Write out again, unaltered, the lines from the start through the line containing "# The origin".

▬▬▬▬▬▬

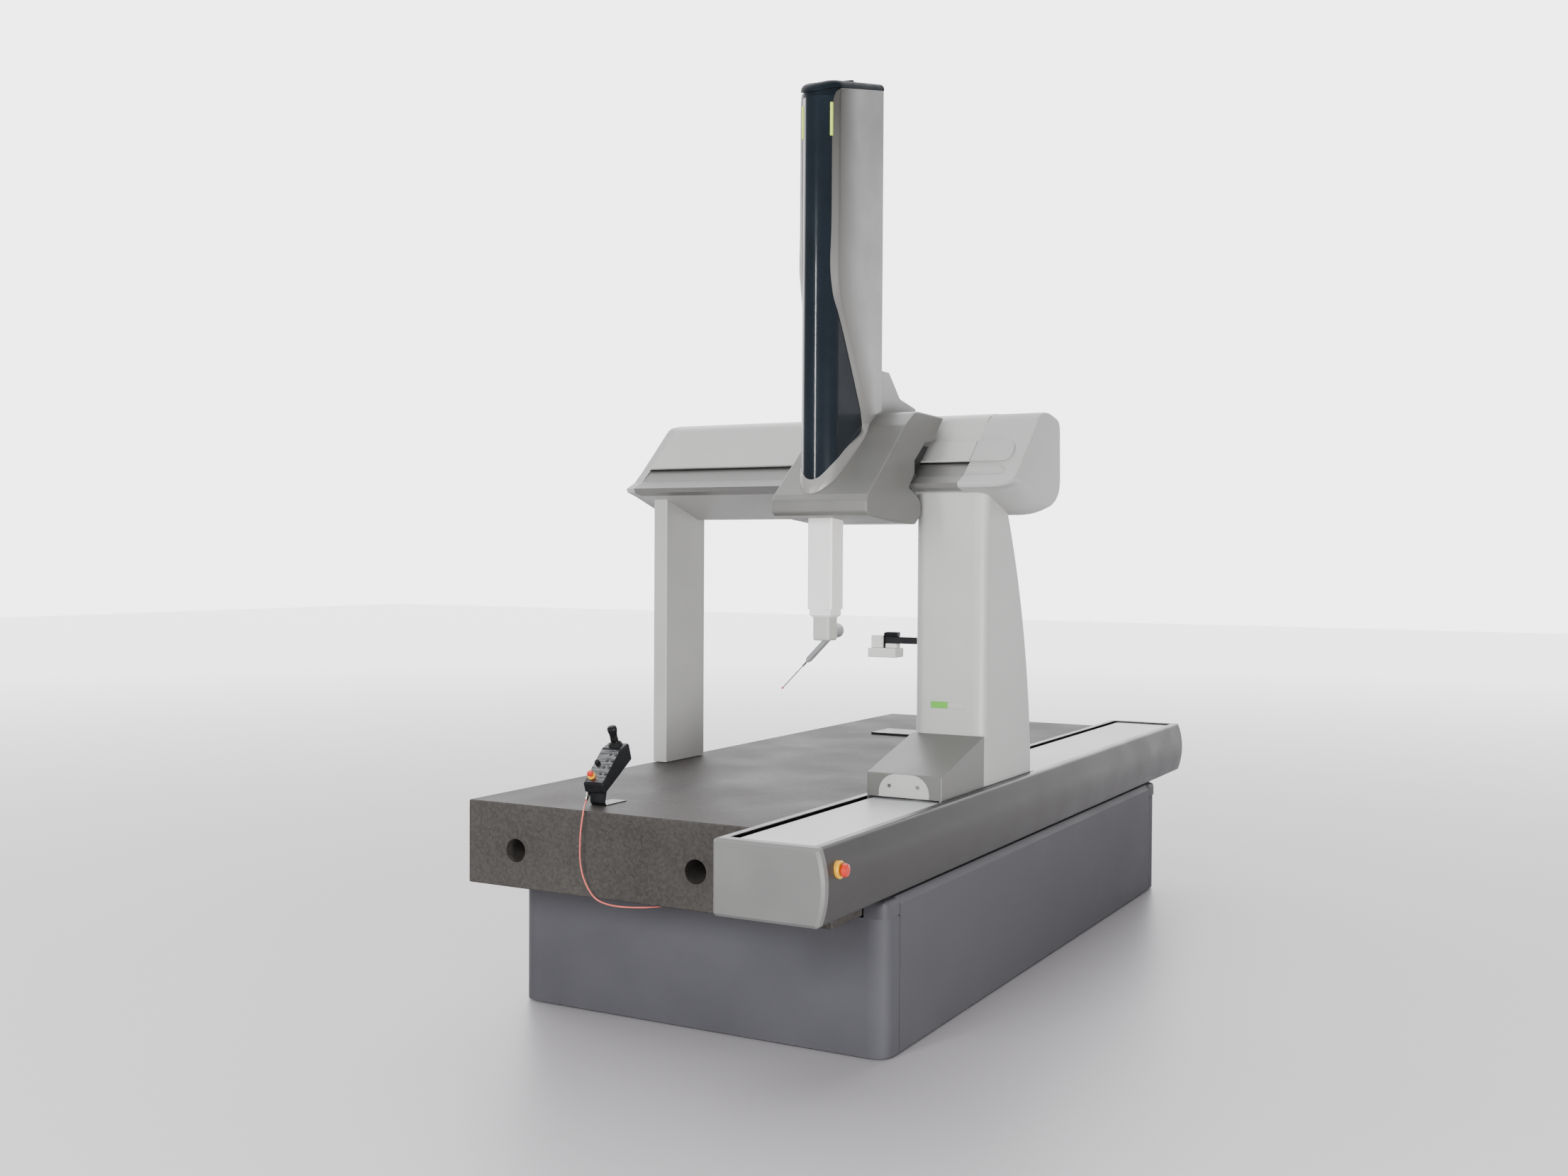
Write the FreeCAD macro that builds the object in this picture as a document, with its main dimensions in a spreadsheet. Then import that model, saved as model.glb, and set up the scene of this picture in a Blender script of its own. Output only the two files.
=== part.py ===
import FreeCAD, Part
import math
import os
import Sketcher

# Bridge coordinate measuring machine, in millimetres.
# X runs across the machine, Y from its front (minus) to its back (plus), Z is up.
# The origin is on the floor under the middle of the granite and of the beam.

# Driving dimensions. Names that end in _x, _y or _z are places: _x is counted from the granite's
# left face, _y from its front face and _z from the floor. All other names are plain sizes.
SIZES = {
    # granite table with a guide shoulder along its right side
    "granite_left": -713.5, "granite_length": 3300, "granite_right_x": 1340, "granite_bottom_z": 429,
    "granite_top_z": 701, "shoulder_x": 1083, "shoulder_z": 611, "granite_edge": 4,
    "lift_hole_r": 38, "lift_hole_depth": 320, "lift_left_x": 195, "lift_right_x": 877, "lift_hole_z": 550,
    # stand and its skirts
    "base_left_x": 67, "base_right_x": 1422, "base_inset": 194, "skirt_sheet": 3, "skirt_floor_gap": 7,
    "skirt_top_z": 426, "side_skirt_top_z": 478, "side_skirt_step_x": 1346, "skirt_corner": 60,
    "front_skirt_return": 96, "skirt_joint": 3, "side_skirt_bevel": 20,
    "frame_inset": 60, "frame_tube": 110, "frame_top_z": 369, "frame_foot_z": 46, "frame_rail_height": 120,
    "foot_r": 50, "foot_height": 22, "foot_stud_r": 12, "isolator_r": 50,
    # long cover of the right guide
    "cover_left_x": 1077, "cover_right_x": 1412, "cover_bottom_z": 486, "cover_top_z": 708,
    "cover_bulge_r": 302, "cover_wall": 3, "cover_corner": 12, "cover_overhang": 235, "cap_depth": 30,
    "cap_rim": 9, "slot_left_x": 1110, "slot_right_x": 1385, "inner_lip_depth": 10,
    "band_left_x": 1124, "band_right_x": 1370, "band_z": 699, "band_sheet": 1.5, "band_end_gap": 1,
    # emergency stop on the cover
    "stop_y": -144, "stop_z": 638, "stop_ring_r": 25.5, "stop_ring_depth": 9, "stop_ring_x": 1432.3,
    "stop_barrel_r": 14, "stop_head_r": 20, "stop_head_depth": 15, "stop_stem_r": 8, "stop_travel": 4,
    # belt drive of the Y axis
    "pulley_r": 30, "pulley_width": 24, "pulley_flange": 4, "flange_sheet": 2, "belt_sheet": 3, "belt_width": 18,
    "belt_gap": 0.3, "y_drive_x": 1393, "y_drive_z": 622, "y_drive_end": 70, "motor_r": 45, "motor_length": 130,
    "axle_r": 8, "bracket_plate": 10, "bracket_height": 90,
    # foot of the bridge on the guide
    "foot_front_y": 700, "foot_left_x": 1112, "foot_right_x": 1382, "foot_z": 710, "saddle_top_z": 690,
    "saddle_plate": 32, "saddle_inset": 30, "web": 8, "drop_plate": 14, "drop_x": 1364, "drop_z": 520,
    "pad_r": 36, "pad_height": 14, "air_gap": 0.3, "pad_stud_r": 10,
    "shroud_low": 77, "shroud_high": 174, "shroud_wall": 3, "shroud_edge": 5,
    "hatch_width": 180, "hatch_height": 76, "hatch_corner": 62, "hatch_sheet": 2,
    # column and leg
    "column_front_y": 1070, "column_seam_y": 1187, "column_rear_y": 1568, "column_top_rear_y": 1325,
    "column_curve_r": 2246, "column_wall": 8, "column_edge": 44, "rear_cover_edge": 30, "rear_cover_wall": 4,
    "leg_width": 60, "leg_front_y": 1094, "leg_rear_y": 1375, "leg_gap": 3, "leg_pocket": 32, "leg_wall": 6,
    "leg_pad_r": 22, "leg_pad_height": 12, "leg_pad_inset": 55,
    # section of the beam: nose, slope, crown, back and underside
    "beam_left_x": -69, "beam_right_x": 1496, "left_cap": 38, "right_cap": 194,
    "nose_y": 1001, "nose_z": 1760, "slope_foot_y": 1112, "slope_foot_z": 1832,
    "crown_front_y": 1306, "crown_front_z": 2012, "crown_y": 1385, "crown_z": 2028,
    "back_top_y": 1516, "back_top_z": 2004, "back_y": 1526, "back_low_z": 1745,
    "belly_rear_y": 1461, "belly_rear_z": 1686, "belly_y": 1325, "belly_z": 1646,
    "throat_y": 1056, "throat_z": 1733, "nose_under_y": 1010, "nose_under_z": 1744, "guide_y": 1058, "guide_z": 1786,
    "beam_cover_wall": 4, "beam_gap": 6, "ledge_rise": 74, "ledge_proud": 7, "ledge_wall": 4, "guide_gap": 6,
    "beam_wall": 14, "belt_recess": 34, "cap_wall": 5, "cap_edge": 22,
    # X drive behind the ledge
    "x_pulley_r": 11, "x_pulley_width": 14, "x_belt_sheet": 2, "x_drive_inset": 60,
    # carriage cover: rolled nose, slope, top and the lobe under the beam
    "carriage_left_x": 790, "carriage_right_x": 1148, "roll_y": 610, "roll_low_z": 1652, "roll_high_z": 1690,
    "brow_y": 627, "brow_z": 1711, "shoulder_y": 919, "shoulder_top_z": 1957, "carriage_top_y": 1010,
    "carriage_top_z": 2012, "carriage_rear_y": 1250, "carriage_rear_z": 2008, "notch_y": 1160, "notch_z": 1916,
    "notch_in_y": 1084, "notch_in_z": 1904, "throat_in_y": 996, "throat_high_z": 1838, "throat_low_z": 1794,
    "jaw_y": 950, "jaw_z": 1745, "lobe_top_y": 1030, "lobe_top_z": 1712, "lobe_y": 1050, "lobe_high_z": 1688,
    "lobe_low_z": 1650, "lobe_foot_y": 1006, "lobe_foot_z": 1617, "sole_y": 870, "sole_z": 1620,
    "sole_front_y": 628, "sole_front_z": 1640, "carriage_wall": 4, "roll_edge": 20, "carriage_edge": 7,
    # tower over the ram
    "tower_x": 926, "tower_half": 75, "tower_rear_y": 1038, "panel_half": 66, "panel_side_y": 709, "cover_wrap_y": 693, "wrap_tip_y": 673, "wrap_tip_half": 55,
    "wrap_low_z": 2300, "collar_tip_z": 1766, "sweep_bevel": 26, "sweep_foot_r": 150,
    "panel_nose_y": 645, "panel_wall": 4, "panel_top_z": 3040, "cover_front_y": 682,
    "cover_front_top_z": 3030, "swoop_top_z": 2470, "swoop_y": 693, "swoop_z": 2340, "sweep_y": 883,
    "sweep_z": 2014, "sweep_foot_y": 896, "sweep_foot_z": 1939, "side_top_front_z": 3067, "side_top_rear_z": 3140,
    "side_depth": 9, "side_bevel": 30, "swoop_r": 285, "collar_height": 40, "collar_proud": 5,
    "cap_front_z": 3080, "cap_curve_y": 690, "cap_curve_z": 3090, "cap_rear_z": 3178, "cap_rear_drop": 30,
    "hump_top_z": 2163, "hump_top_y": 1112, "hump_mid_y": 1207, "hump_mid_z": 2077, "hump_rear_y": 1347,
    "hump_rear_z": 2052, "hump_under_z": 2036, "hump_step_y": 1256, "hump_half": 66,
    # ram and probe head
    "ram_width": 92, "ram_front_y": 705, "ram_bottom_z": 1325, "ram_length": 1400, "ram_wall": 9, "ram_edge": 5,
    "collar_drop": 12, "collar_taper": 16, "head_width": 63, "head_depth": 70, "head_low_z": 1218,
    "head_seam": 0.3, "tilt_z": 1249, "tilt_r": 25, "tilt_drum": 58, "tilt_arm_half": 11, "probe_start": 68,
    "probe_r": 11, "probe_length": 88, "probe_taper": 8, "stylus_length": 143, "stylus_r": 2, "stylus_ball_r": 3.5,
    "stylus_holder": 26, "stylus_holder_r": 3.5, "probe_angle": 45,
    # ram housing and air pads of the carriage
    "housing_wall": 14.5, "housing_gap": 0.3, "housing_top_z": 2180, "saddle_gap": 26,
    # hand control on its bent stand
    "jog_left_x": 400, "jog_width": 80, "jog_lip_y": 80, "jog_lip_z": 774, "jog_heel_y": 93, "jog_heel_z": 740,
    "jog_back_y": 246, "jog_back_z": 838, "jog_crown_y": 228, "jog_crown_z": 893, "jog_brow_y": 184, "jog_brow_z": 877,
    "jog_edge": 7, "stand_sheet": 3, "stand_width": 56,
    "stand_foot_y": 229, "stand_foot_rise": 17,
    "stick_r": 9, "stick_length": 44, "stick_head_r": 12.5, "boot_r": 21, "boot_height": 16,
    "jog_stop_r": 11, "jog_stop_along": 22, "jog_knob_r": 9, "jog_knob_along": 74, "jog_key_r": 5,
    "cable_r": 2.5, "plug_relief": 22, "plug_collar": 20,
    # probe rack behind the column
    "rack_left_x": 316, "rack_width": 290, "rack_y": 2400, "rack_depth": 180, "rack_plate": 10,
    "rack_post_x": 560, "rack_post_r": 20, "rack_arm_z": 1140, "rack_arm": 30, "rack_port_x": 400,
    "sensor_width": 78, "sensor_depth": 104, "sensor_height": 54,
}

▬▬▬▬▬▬

> [FINAL ANSWER]
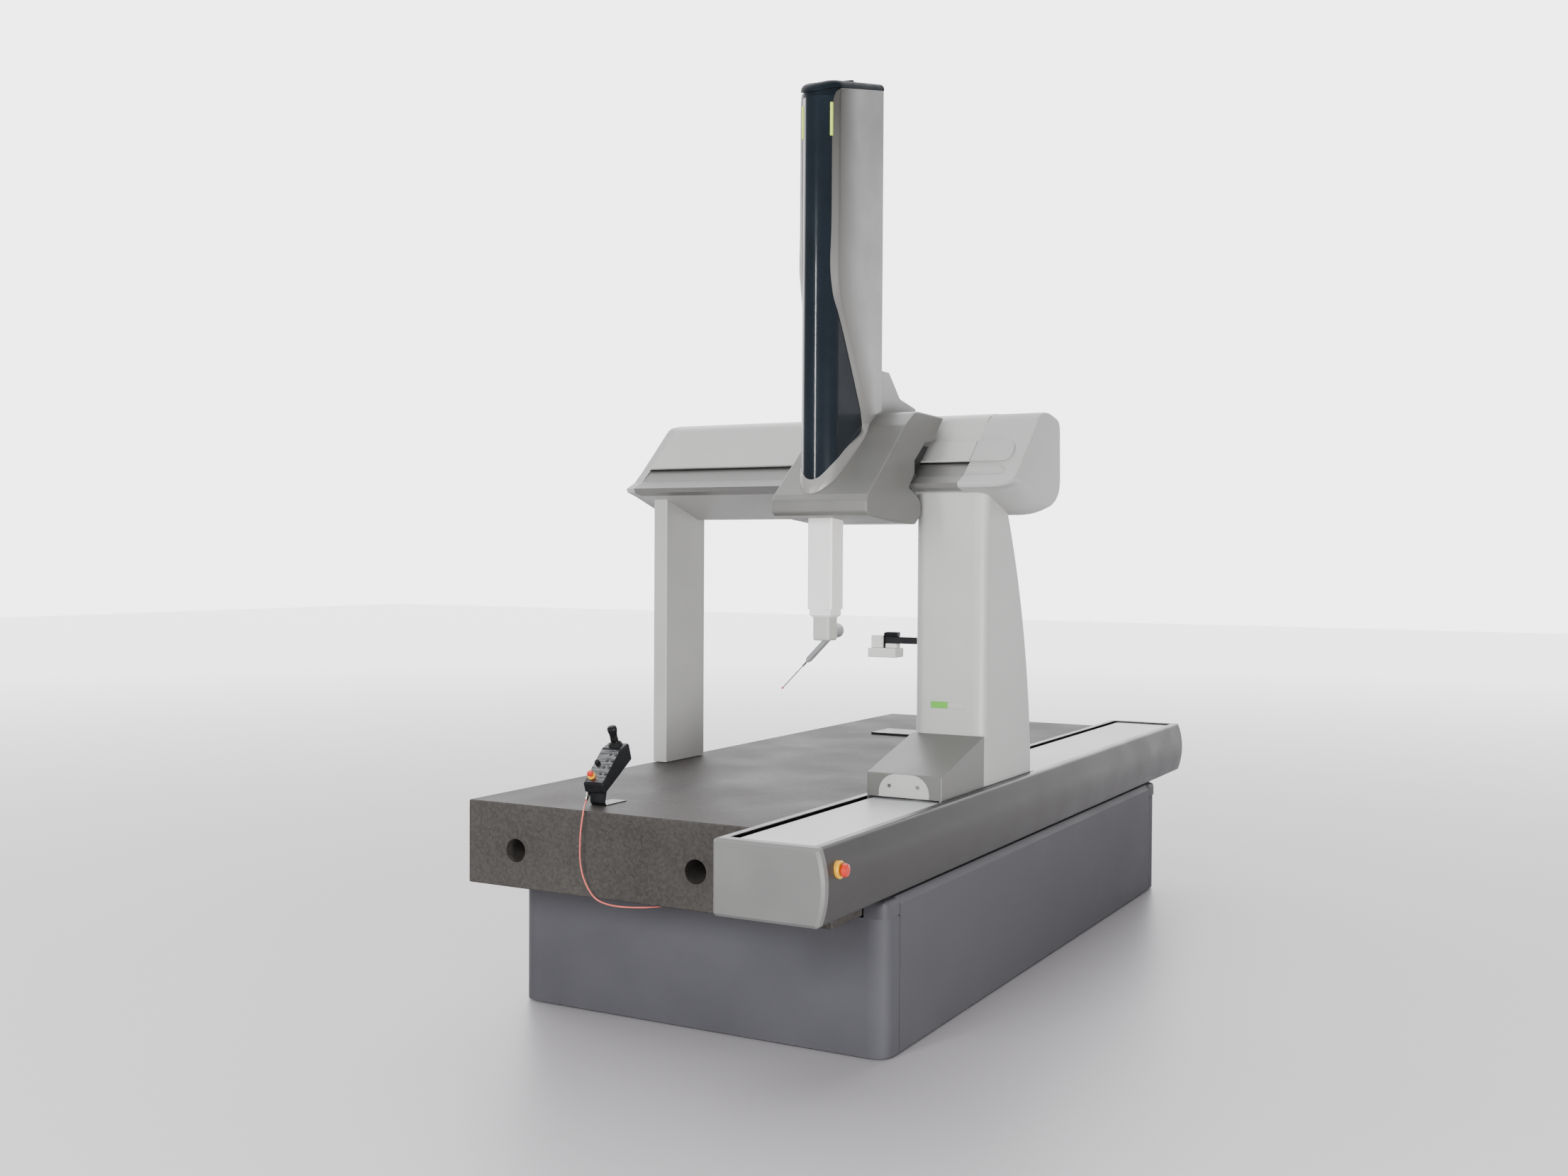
Write the FreeCAD macro that builds the object in this picture as a document, with its main dimensions in a spreadsheet. Then import that model, saved as model.glb, and set up the scene of this picture in a Blender script of its own. Output only the two files.
=== part.py ===
import FreeCAD, Part
import math
import os
import Sketcher

# Bridge coordinate measuring machine, in millimetres.
# X runs across the machine, Y from its front (minus) to its back (plus), Z is up.
# The origin is on the floor under the middle of the granite and of the beam.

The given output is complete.